Goal » Every line from the first one to the line containing "centre = Vector(ring_centre_x, 0, -RING_WIDTH" should be echoed exactly; leave out the rest.

— start Dataset excerpts —

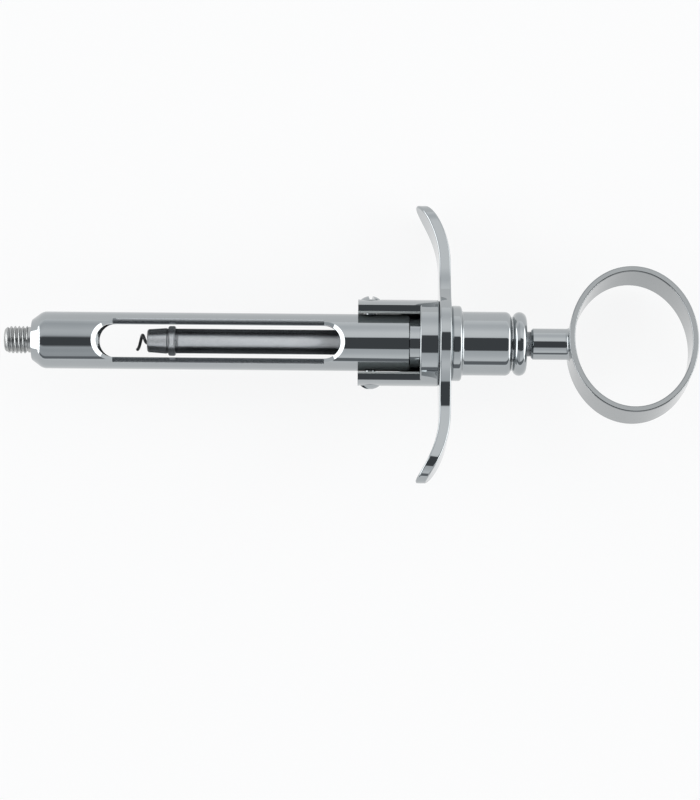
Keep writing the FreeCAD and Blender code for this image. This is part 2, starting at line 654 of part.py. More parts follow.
def thumb_ring():
    """Oval band on a round stem, turned a little about the long axis as the plunger stands."""
    centre = Vector(ring_centre_x, 0, -RING_WIDTH / 2)

    def oval(shrink):
        height = Vector(0, RING_HALF_HEIGHT - shrink, 0)
        length = Vector(RING_HALF_LENGTH - shrink, 0, 0)
        edge = Part.Ellipse(centre + height, centre + length, centre).toShape()
        return Part.Face(Part.Wire(edge)).extrude(Vector(0, 0, RING_WIDTH))

    band = oval(0).cut(oval(RING_WALL))
    rims = [edge for edge in band.Edges if not isinstance(edge.Curve, Part.Line)]
    band = band.makeFillet(RING_EDGE_ROUNDING, rims)
    socket_radius = ROD_END_RADIUS + RUNNING_GAP
    socket_end_x = stem_front_x + ROD_END_LENGTH + STOP_GAP
    stem_end_x = ring_centre_x - RING_HALF_LENGTH + STEM_ROOT
    stem = turned(
        (stem_front_x, socket_radius),
        (stem_front_x, STEM_RADIUS - STEM_FRONT_BREAK),
        (stem_front_x + STEM_FRONT_BREAK, STEM_RADIUS),
        (stem_end_x, STEM_RADIUS),
        (stem_end_x, 0),
        (socket_end_x, 0),
        (socket_end_x, socket_radius),
    )
    ring = band.fuse(stem)
    ring = ring.makeFillet(STEM_WELD, weld_edges(ring))
    return turned_about_axis(ring, RING_TURN)


def save(name, shape):
    """Write one node, as a STEP file named after it."""
    shape.exportStep("parts/" + name + ".step")
    print(name, "solids", len(shape.Solids), "valid", shape.isValid(), "mm3", round(shape.Volume, 1))


os.makedirs("parts", exist_ok=True)
save("needle_adaptor", needle_adaptor())
save("barrel", barrel())
save("fork", fork())
save("pivot_screw_top", pivot_screw(1, SLOT_TURNS["pivot_screw_top"]))
save("pivot_screw_bottom", pivot_screw(-1, SLOT_TURNS["pivot_screw_bottom"]))
save("finger_plate", finger_plate())
save("spring_housing", spring_housing())
save("lock_sleeve", lock_sleeve())
save("lock_spring", lock_spring())
save("pull_knob", pull_knob())
save("friction_ring", friction_ring())
save("piston_rod", piston_rod())
save("hook_holder", hook_holder())
save("corkscrew_hook", corkscrew_hook())
save("thumb_ring", thumb_ring())
print("barrel length", round(barrel_length, 3), "radius", round(barrel_radius, 3), "pivot x", round(pivot_x, 3))
print("lock slide 0 to", LOCK_TRAVEL)
print("plunger slide", round(-plunger_forward, 3), "to", round(plunger_back, 3))
print("sleeve front x", round(sleeve_front_x, 3), "hook tip x", round(hook_tip_x, 3))
print("housing end x", round(housing_end_x, 3), "knob rear x", round(knob_rear_x, 3))
print("ring centre x", round(ring_centre_x, 3), "holder front x", round(holder_front_x, 3))
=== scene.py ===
# %% [markdown]
# # A dental cartridge syringe in polished steel
# The real object is a handful of turned and bent steel pieces. This lesson dresses the exact model of it:
# it sets up the view, builds the studio that the steel reflects, models the pieces that need more detail
# than the plain model has, and gives every piece a finish. Lengths are in metres throughout.

# %% Load the exact model
import math

import bpy
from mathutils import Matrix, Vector


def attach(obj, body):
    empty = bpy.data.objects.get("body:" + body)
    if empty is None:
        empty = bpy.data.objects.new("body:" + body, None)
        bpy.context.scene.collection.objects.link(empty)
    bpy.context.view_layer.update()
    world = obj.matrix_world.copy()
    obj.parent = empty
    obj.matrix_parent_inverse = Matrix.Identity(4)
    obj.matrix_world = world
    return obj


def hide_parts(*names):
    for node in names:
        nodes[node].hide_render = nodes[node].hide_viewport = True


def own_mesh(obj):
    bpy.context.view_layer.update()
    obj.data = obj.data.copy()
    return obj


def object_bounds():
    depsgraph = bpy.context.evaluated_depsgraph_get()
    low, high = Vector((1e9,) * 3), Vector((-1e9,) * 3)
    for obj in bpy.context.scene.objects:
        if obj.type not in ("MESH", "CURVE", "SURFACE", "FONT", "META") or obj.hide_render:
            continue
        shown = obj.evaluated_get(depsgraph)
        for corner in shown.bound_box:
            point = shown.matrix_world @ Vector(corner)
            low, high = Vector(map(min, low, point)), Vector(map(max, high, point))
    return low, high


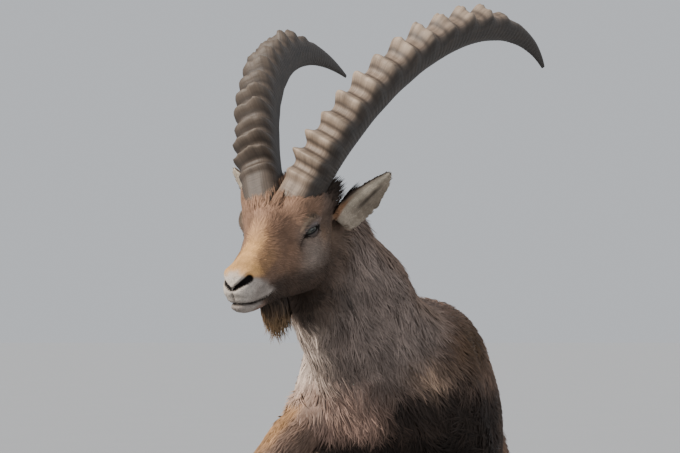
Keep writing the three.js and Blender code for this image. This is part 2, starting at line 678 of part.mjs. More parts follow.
// Cuts through the body: each plane has the head's or the tail's side ahead of its normal
const NECK_CUT = [V(-20, -20, 372), V(-0.34, -0.5, 0.79)];
const NAPE_CUT = [
  HEAD_CUT[0].clone().applyMatrix4(headMatrix),
  HEAD_CUT[1].clone().transformDirection(headMatrix),
];
const FLOOR = [V(0, 0, -GAP / 2), V(0, 0, 1)];
const CHEST_END = [V(0, 170, 0), V(0, 1, 0)];
const BARREL_END = [V(0, 536, 0), V(0, 1, 0)];
const fleshSkin = surface(fleshForm, V(-340, -200, -70), V(340, 930, 540), TRUNK_STEP);
const flesh = solid(fleshSkin).intersect(beyond(...FLOOR));
const neckBlock = solid(surface(fleshForm, V(-330, -330, 250), V(150, 190, 680), NECK_STEP));
const neck = neckBlock.intersect(beyondAll([NECK_CUT, opposite(NAPE_CUT)]));

const armPlanes = (name, s) => [
  [V(FORE[name].top.x - 8 * s, 0, 290), V(s, -0.12, -0.2)],
  [V(0, 100, 0), V(0, -1, 0.1)],
  opposite(NECK_CUT),
  [V(0, 0, FORE[name].top.z + 44), V(0, 0, -1)],
];
const thighPlanes = (name, s) => [
  [V(HIND[name].top.x + 8 * s, 0, 290), V(s, 0, 0.1)],
  [V(0, HIND[name].middle.y - 54, 0), V(0, 1, 0)],
  [V(0, 0, HIND[name].top.z + 64), V(0, 0.2, -1)],
];

// A body cut clear of others; where a sharp edge still touches, also clear of copies a gap to each side
const WAYS = [V(0, 0, 0), V(1, 0, 0), V(-1, 0, 0), V(0, 1, 0), V(0, -1, 0), V(0, 0, 1), V(0, 0, -1)];
function less(body, ...others) {
  return others.reduce((rest, other) => {
    const cut = rest.subtract(grown(other));
    const close = cut.intersect(grown(other, GAP / 3)).volume();
    if (close < 1e-4 && cut.intersect(other).volume() < 1e-5) return cut;
    const steps = WAYS.map((way) => way.clone().multiplyScalar(GAP).toArray());
    const aside = steps.map((step) => solid(geometryFrom(other).translate(...step)));
    return aside.reduce((left, copy) => left.subtract(copy), cut);
  }, body);
}

// One cloven hoof's claw: from the sole up to the hair line, its inner wall flat
function claw(foot, side) {
  const long = foot.toe.clone().sub(foot.hoof).normalize();
  const down = foot.sole.clone().addScaledVector(long, -foot.sole.dot(long)).normalize();
  const across = down.clone().cross(long).multiplyScalar(side);
  const stops = [0, 0.3, 0.7, 1].map((t) => {
    const front = HOOF_LENGTH * mix(1, 0.4, t);
    const rear = HOOF_LENGTH * mix(-0.06, -0.14, t);
    return {
      place: foot.hoof.clone().addScaledVector(across, 13.4)
        .addScaledVector(long, (front + rear) / 2).addScaledVector(down, mix(24, -10, t)),
      across: long,
      up: across,
      outline: (a) => {
        const c = Math.cos(a);
        const s = Math.sin(a);
        const pointed = 1 - (s > 0 ? 0.5 : 0.1) * Math.max(c, 0) ** 2;
        const wide = (s > 0 ? 12.6 : 12.4) * mix(1, 0.84, t) * pointed;
        return [((front - rear) / 2) * c, wide * Math.sign(s) * Math.abs(s) ** (s > 0 ? 0.9 : 0.35)];
      },
    };
  });
  return solid(loft(rings(stops, 12)));
}

// The two small claws behind a pastern
function dewclaw(foot, side) {
  const long = foot.toe.clone().sub(foot.hoof).normalize();
  const down = foot.sole.clone().addScaledVector(long, -foot.sole.dot(long)).normalize();
  const across = down.clone().cross(long).multiplyScalar(side);
  const root = foot.fetlock.clone().addScaledVector(across, 11).addScaledVector(down, 12);
  const way = down.clone().multiplyScalar(0.75).addScaledVector(long, 0.65).addScaledVector(across, 0.3);
  return lock(root, way, V(0, 0, 0), 24, 8, 7, across, 3);
}

// Each leg from the trunk to the ground; every piece is cut clear of the ones before it
for (const [set, joints] of [["fore", FORE], ["hind", HIND]])
  for (const [name, s] of SIDES) {
    const foot = joints[name];
    const fore = set === "fore";
    const upper = largest(flesh.intersect(beyondAll((fore ? armPlanes : thighPlanes)(name, s))));
    const [thick, thin] = fore ? [44, 27] : [50, 27];
    const swell = foot.middle.clone().lerp(foot.wrist, 0.34);
    const shin = blend(20,
      limb(foot.middle, thick - 2, swell, thick - 6),
      limb(swell, thick - 8, foot.wrist, thin),
      ball(foot.wrist, fore ? 33 : 30),
    );
    const heel = foot.wrist.clone().add(V(0, fore ? 6 : 24, 4));
    const cannon = blend(12,
      limb(foot.wrist, 24, foot.fetlock, 18.5),
      limb(heel, 17, foot.wrist, 20),
      ball(foot.fetlock, 24),
    );
    const pastern = blend(10, limb(foot.fetlock, 21, foot.hoof, 20), ball(foot.hoof, 21));
    const forearm = less(sleeve(shin, foot.middle, foot.wrist, thick, fore ? 33 : 30, 12, 8), flesh);
    const pipe = less(sleeve(cannon, heel, foot.fetlock, 17, 24, 10, 8), flesh, forearm);
    const claws = [1, -1].map((side) => less(claw(foot, side).intersect(beyond(...FLOOR)), flesh));
    const down = foot.hoof.clone().sub(foot.fetlock).normalize();
    const pasternPlane = [foot.fetlock.clone().addScaledVector(down, 13), down];
    const pasternSkin = sleeve(pastern, foot.fetlock, foot.hoof, 21, 21, 10, 4);
    const ankle = less(pasternSkin.intersect(beyond(...pasternPlane)), flesh, pipe, forearm, ...claws);
    const spurs = [1, -1].map((side) => less(dewclaw(foot, side), pipe, ankle, ...claws));
    node(`${fore ? "upper_arm" : "thigh"}_${name}`, upper, "coat");
    node(`${fore ? "forearm" : "shank"}_${name}`, forearm, "dark");
    node(`${set}_${name}_cannon`, pipe, "dark");
    node(`${set}_${name}_pastern`, ankle, "dark");
    ["outer", "inner"].forEach((place, i) => {
      node(`${set}_${name}_hoof_${place}`, claws[i], "hoof");
      node(`${set}_${name}_dewclaw_${place}`, spurs[i].intersect(beyond(...FLOOR)), "hoof");
    });
  }

const without = (body, planesOf) =>
  SIDES.reduce((rest, [name, s]) => rest.subtract(beyondAll(planesOf(name, s), -GAP / 2)), body);
const rump = largest(without(flesh.intersect(beyond(...BARREL_END)), thighPlanes));
const barrel = flesh.intersect(beyondAll([CHEST_END, opposite(BARREL_END)]));
const chest = flesh.intersect(beyondAll([opposite(NECK_CUT), opposite(CHEST_END)]));
node("chest", without(chest, armPlanes), "coat");
node("barrel", without(barrel, thighPlanes), "coat");
node("rump", rump, "coat");
const tail = blend(20,
  limb(V(14, 838, 352), 26, V(18, 884, 322), 24),
  limb(V(18, 884, 322), 24, V(24, 908, 262), 12),
);
node("tail", less(sleeve(tail, V(14, 838, 352), V(26, 912, 262), 20, 8, 8, 8), rump), "dark");
node("neck", less(neck, bodies.ear_left, bodies.ear_right), "coat");

const box = new THREE.Box3().setFromObject(ibex);
ibex.position.set(-(box.min.x + box.max.x) / 2, -(box.min.y + box.max.y) / 2, 0);
export default ibex;
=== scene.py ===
import math
from contextlib import contextmanager

import bmesh
import bpy
import numpy as np
from mathutils import Matrix, Quaternion, Vector
from mathutils.bvhtree import BVHTree


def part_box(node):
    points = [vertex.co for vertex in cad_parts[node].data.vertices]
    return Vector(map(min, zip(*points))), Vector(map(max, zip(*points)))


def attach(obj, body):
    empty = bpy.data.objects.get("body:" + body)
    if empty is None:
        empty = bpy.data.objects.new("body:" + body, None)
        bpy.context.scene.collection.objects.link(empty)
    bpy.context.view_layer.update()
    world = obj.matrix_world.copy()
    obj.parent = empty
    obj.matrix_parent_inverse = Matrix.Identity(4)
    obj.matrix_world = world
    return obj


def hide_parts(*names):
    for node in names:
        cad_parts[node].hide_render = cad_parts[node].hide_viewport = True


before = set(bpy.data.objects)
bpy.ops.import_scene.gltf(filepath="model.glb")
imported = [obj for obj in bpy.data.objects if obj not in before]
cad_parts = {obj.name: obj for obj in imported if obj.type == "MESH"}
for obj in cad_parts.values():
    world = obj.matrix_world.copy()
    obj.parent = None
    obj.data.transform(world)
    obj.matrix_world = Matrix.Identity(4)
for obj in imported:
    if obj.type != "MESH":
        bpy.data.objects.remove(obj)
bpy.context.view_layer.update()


# Studio: one wide grey floor that runs into a sky of the same tone, and a low sun from the picture's
# upper left. The camera stands five metres off, level and low, and looks at the animal's face.
scene = bpy.context.scene
EYE_AT = {side: sum(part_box(f"eye_{side}"), Vector()) / 2 for side in ("left", "right")}

camera = bpy.data.objects.new("camera", bpy.data.cameras.new("camera"))
camera.location = EYE_AT["left"] + Vector((0.0518, -4.9784, -0.1427))
camera.rotation_euler = (math.pi / 2, 0, 0)
camera.data.sensor_width = 36
camera.data.lens = 170.7
camera.data.shift_y = 0.142
camera.data.clip_end = 200
scene.collection.objects.link(camera)
scene.camera = camera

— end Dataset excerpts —

Solution to this problem »
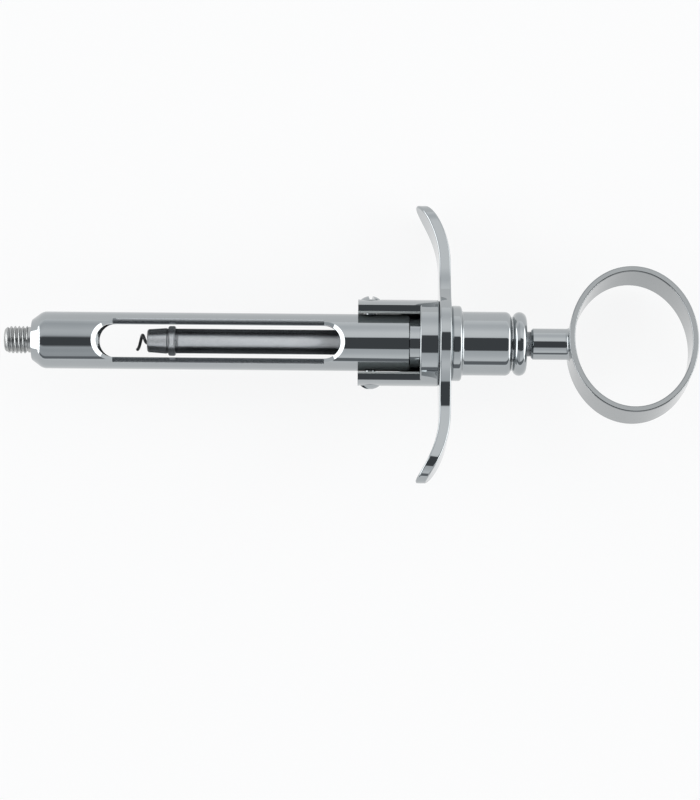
Keep writing the FreeCAD and Blender code for this image. This is part 2, starting at line 654 of part.py. More parts follow.
def thumb_ring():
    """Oval band on a round stem, turned a little about the long axis as the plunger stands."""
    centre = Vector(ring_centre_x, 0, -RING_WIDTH / 2)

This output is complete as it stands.